The first hour of the class involves mostly moves I’m familiar with from yoga and Pilates mat classes, with the added element of being encouraged occasionally to feel the texture of our clothing or run our fingers through our hair.

The lights are low, and the music is loud. It’s strangely thrilling when Gazelle occasionally compliments Cayenne on excellent extension or something (not push-ups).

There’s a languorous quality to the class. It’s physically hard, but it’s gentle and relaxing, too, like something else typically done under dim lighting that involves taking your clothes off.

Once we’re deemed sufficiently stretched out, it’s time for the pole. Midrano says women are usually fascinated and/or repelled by it. There’s the allure of the unknown and the naughty.

I feel more concerned with crashing to the floor in a heap, especially once she shows us the tricks that look, basically, impossible.

If you’ve ever tried to use monkey bars as an adult and hung painfully unmoving as children flung themselves across like they were running toward an ice cream cone, you’ll get an idea of the challenge.

It’s hard to hold your body weight, let alone gracefully arc around the pole with one arm outstretched, knee cocked, hair flying, as you perform the move called the fireman, for example, gently spinning and fluttering to the floor.
Before the fall.

Midrano teaches the two-hour classes in eight-week series. This class, thankfully, is early in the session, so I’m not shockingly worse than the other students, except for Pandora, who has been a real dancer and after class puts her body through a series of contortions worthy of “Zumanity,” Cirque du Soleil’s “adult” performance.

I don’t think I could do a chin-up if there was a fire under my feet, but another student assures me that the momentum helps.

And it does. You grab the pole with one arm and walk around it suggestively a few times before doing the trick: leaping up to get some height, wrapping a leg around and spinning.
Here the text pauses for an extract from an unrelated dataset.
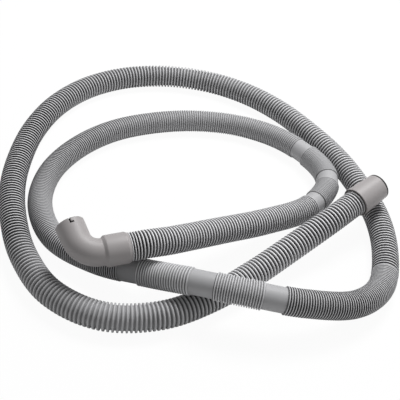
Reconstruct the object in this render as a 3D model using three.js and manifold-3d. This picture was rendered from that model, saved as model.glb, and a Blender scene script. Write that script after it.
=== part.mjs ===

For a brief moment I get it, and it does feel like flying.

Then I plop onto the floor.

But Midrano is instantly there, cheering “Good job, Cayenne” and demonstrating the sexy way to get up.

It’s all about your confidence and how you carry yourself.

I’m a person who tripped walking across the stage to get my high school diploma, flinging a shoe into the forehead of a fellow graduate’s father. I don’t think of myself as graceful.

But Midrano explains how to get up looking like you think you’re doing it sexily, even if you’re not sure how or if your arm is still attached.

After practicing more tricks, which are fun in a childlike way (“It’s a women’s playground,” Midrano says), we work on a little routine that involves a slouchy walk, sliding down a wall and ultimately slithering across the floor like cats toward a red velvet chair.

Ultimately, maybe I didn’t “blossom.” But I could climb a pole, and I walked out feeling stretched out and stripped down. I just couldn’t lift my arms for days.